# VOLO auto Museum/n Chicago



## mrwillysgasser (Jan 3, 2002)

I did not know about Volo till one of the posts here about the Chicago slot show .Someone said make sure to check it out. So I did a search for VOLO and came up with http://www.volocars.com. 3 hours away from me ,hour and 3/4 are so from the slot show. My only thought was "ROADTRIP".I made some calls and gathered 3 of my buddies and off we went .We made a stop at the Museum of science and industry .Still very cool .the new ho train layout was awesome! Huge, with a scale Chicago downtown with working El train and night time lighting ! I bought 3 toss away cameras so we got lots of pictures I will post after they are done .3 quick hours at the S+I museum and we were off to Volo 1 hour and 15 min from S+I .after turning the wrong way it took us 2 hours real time. Looking for Volo off us 12 we found we could not miss the turn .There was a fully restored gas station complete with old tanker truck and fifty's cop car .Very cool .It had a big sign turn here for the Volo Museum .From their web site 

"Now in its 46th year, the Volo Auto Museum draws international attention to the beautiful country village of Volo, Illinois. The Volo Auto Museum has over 300 classic cars on display - all for sale! The Volo Auto Museum is home to the world's largest muscle car collection and the George Barris TV & Movie Car Collection. The Volo Auto Museum is open year round. The Volo Auto Museum's store features a large selection of automotive gifts, including car t-shirts, car books, car signs, car posters, car clocks, and diecast cars. If you love classic cars, you'll love the Volo Auto Museum. "
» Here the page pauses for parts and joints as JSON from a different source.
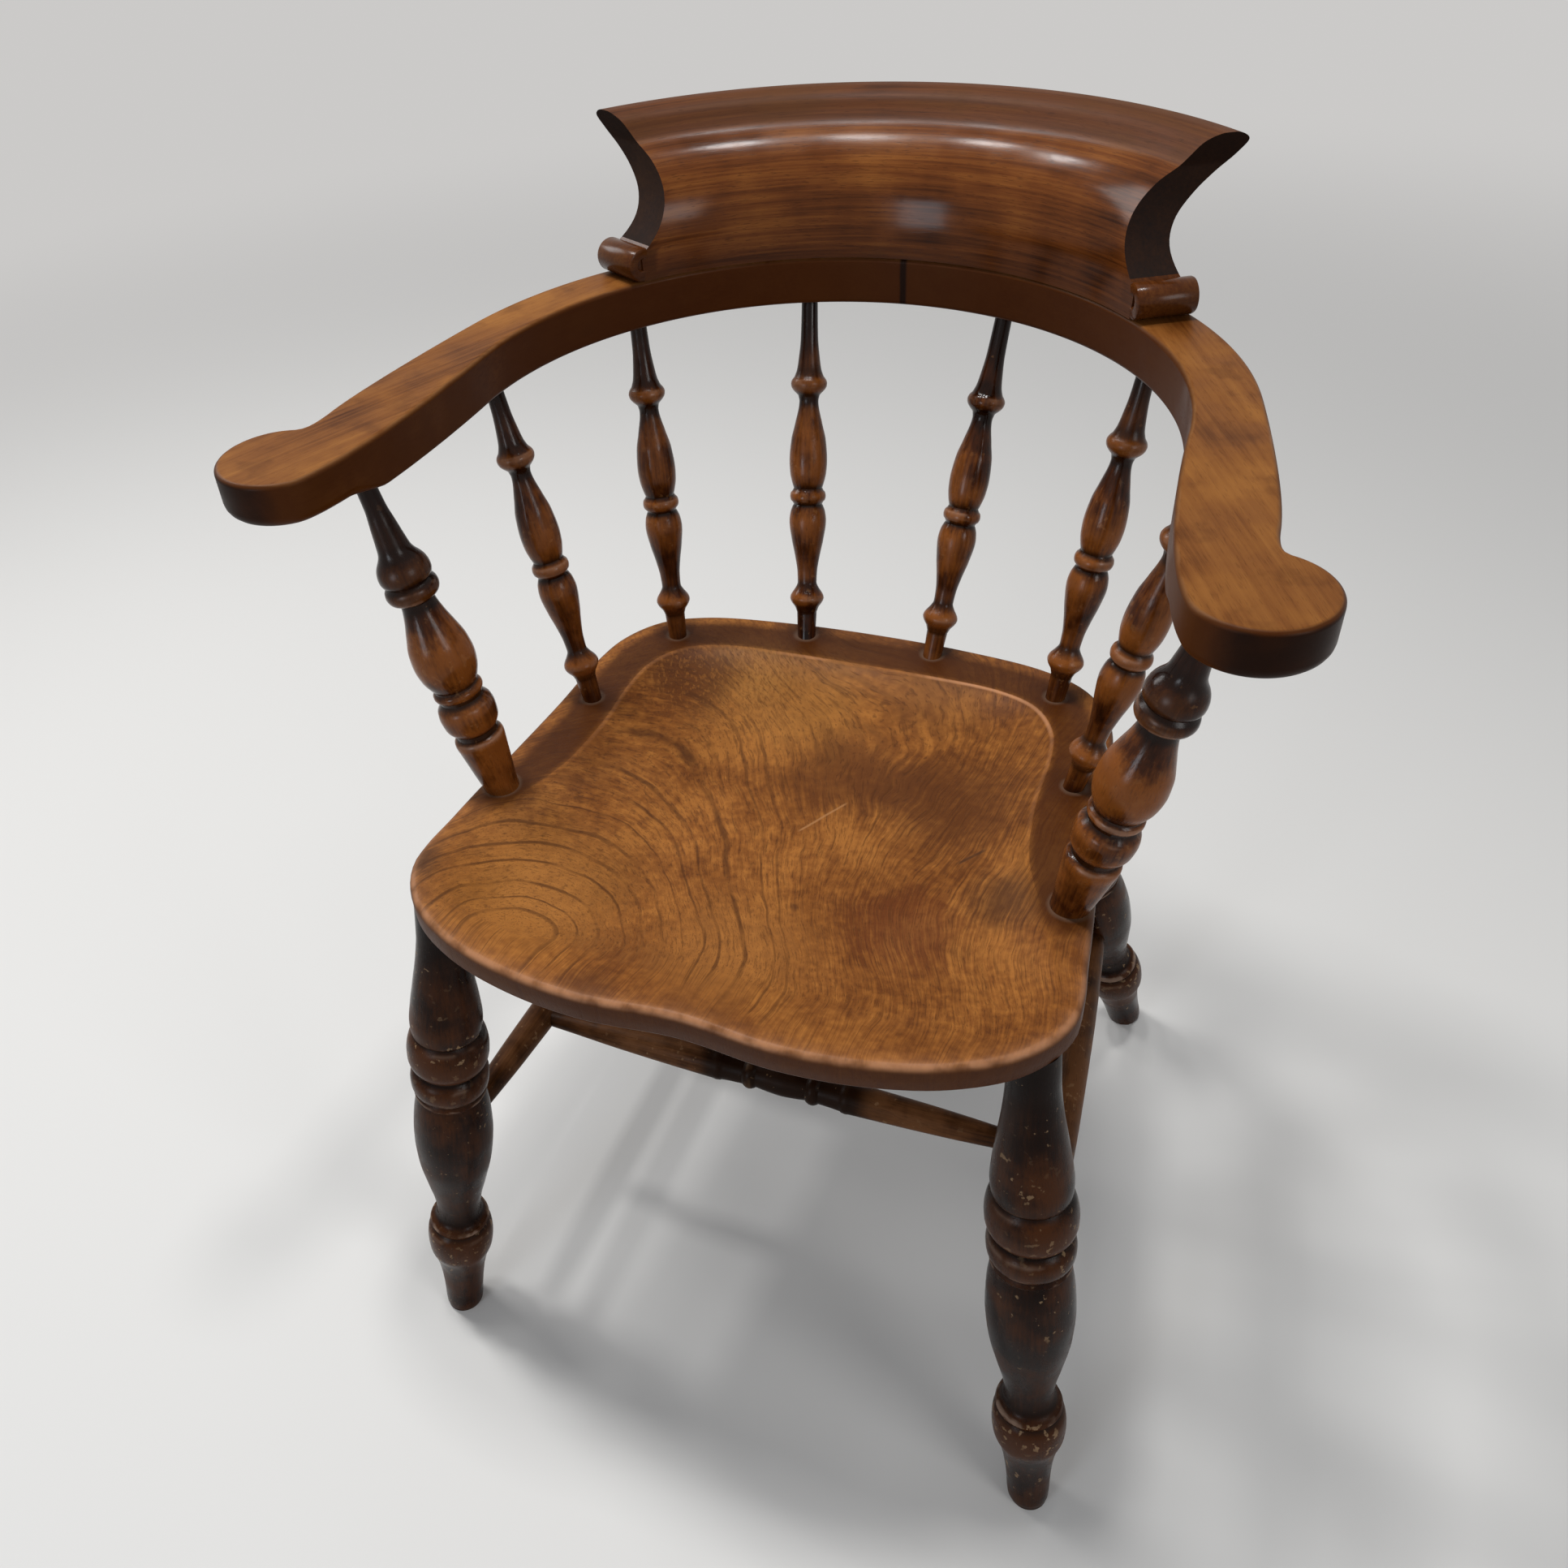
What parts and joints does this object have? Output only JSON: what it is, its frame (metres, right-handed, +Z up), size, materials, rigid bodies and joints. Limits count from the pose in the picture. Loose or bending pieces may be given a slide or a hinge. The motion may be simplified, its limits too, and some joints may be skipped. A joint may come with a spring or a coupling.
{
  "type": "captains chair",
  "caption": "Low-backed wooden armchair: scooped seat on splayed turned legs, turned uprights, a sawn bow that makes both arms, and a flared crest with scrolled ends.",
  "frame": {"origin": "on the floor, under the middle of the chair's box", "axes": "+Z up, the chair faces -Y, +X to the right as seen from the front"},
  "size_m": [0.591, 0.543, 0.8108],
  "materials": {
    "seat_wood": "satin wax over open elm grain",
    "bow_wood": "satin wax",
    "crest_wood": "gloss polish",
    "upright_wood": "semi-gloss polish",
    "leg_wood": "worn dark polish",
    "stretcher_wood": "worn satin",
    "dowel_wood": "bare"
  },
  "bodies": {
    "root": {"seat": "seat_wood", "crest": "crest_wood", "stretcher_cross_front": "stretcher_wood", "stretcher_cross_rear": "stretcher_wood", "arm_left": "bow_wood", "stretcher_left": "stretcher_wood", "leg_front_left": "leg_wood", "leg_back_left": "leg_wood", "post_left": "upright_wood", "spindle_side_left": "upright_wood", "spindle_corner_left": "upright_wood", "spindle_back_left": "upright_wood", "arm_right": "bow_wood", "stretcher_right": "stretcher_wood", "leg_front_right": "leg_wood", "leg_back_right": "leg_wood", "post_right": "upright_wood", "spindle_side_right": "upright_wood", "spindle_corner_right": "upright_wood", "spindle_back_right": "upright_wood", "crest_dowel_1": "dowel_wood", "crest_dowel_2": "dowel_wood", "crest_dowel_3": "dowel_wood", "crest_dowel_4": "dowel_wood", "seam_dowel_1": "dowel_wood", "seam_dowel_2": "dowel_wood"}
  },
  "joints": []
}
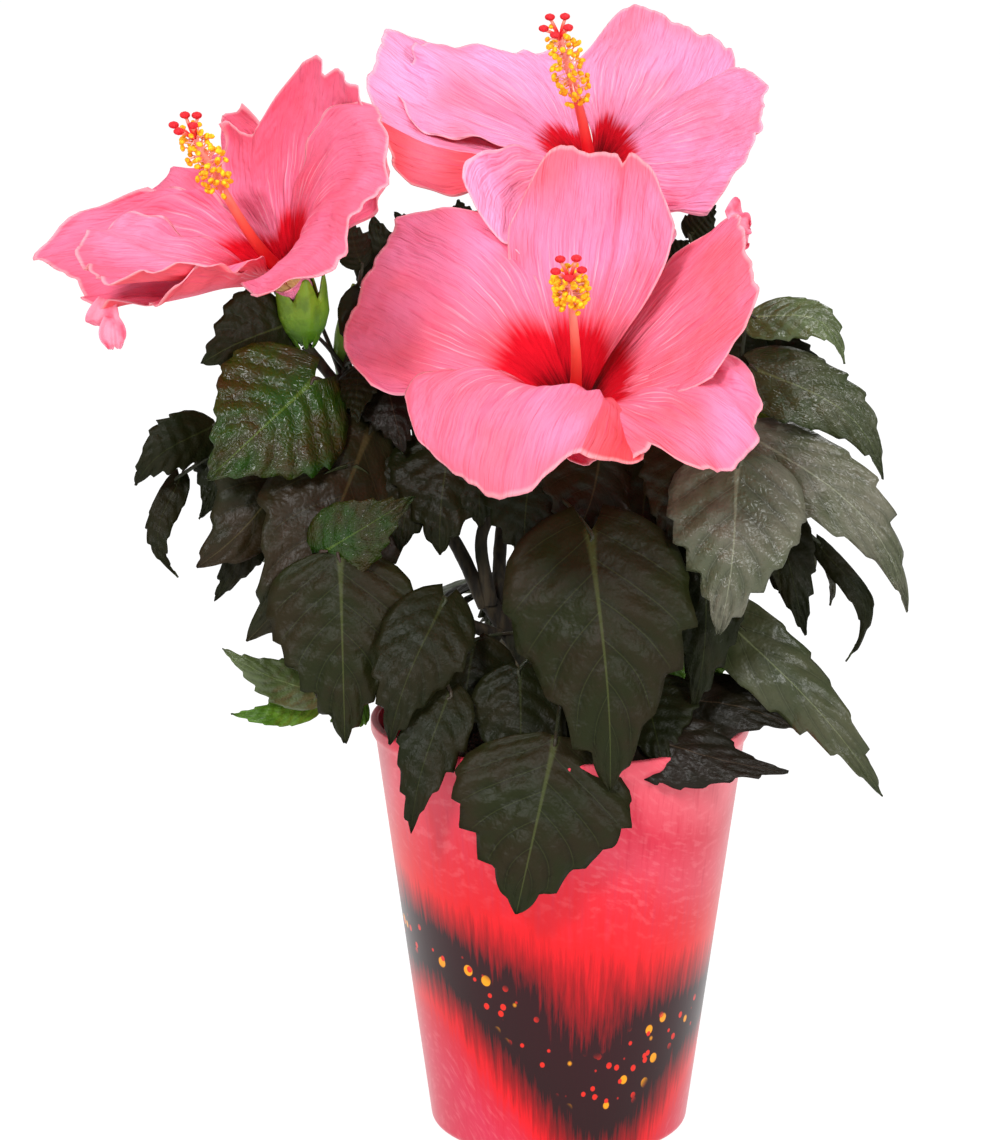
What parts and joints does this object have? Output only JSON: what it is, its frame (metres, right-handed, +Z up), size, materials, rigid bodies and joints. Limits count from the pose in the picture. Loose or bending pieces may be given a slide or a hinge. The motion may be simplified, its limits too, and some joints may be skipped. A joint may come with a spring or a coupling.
{
  "type": "potted hibiscus shrub",
  "caption": "Young hibiscus shrub in a tapered round pot: a short woody stem forks into thin boughs that carry drooping toothed leaves and large open pink blooms.",
  "frame": {"origin": "middle of the pot's flat underside, on the surface that it stands on", "axes": "+Z up along the pot's axis, -Y towards the plant's front where the blooms face, +X to the right seen from the front"},
  "size_m": [0.2955, 0.238, 0.3865],
  "materials": {
    "pot": "smooth, glossy, printed",
    "compost": "loose and crumbly",
    "stem": "thin bark with fine ridges",
    "petals": "thin, satin, finely veined",
    "column": "waxy, with powdery anthers",
    "calyx": "satin",
    "foliage": "leathery, half glossy"
  },
  "bodies": {
    "root": {"pot": "pot", "compost": "compost", "stem_main": "stem", "bough_left": "stem", "bough_front": "stem", "bough_top": "stem", "bough_right": "stem", "bough_low_right": "stem", "bough_low_left": "stem", "bough_rear": "stem", "bloom_front_column": "column", "bloom_front_petals": "petals", "bloom_front_calyx": "calyx", "bloom_left_column": "column", "bloom_left_petals": "petals", "bloom_left_calyx": "calyx", "bloom_top_column": "column", "bloom_top_petals": "petals", "bloom_top_calyx": "calyx", "foliage_front": "foliage", "foliage_front_low": "foliage", "foliage_left": "foliage", "foliage_upper_left": "foliage", "foliage_mid_left": "foliage", "foliage_low_left": "foliage", "foliage_upper_right": "foliage", "foliage_right": "foliage", "foliage_low_right": "foliage", "foliage_top": "foliage", "foliage_back_left": "foliage", "foliage_back_right": "foliage", "foliage_back_high": "foliage", "foliage_back_low": "foliage"}
  },
  "joints": []
}
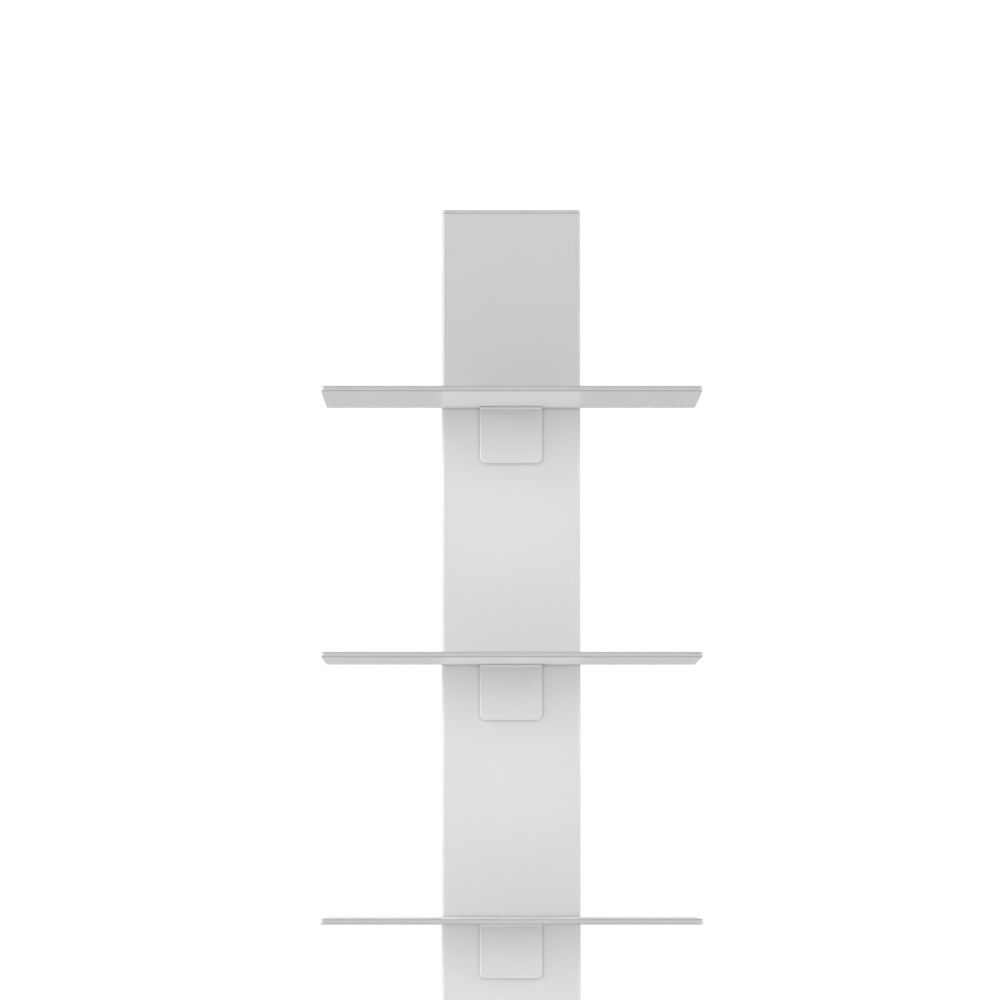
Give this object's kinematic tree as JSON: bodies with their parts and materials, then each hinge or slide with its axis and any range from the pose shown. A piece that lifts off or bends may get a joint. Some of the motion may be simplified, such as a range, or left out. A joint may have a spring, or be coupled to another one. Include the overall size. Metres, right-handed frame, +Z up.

All I can say is it was well worth the trip! 

want to buy waynes pacer only 18998 at Volo


----------



## zanza (Sep 23, 2005)

Wow, nice musclecars section...


----------



## mrwillysgasser (Jan 3, 2002)

I like the stars cars at the museum .

like .
Wayne's car from Wayne's world
men in black car 
Christine
cellular movie
dragula munsters
org batmobile
herbie love bug
scoobys mystery machine
the org batboat
7 cars from fast and furious
XXX3 GTO 
XXX3 mustang
XXX3 4x4 truck
Texas chainsaw van
blues brothers cop car 
wrecked general lee from new movie the 200 foot jump car 
roskos car from new movie
general lee org TV car
Eleanor from gone in 60 seconds
corvette from rush hour 
KITT knight rider
who mobile
grinch sled
back to the future time machine
troop transport from red dawn
red convertible bowfingher

plus more too!


----------



## TK Solver (Mar 18, 2004)

Kevin, I'm glad you enjoyed Volo. I go there every couple years. They get a lot of new cars through there from one year to the next. My wife drags me through the 3 or 4 antique barns they have on the site too. There must be a couple hundred different dealer booths set up.


----------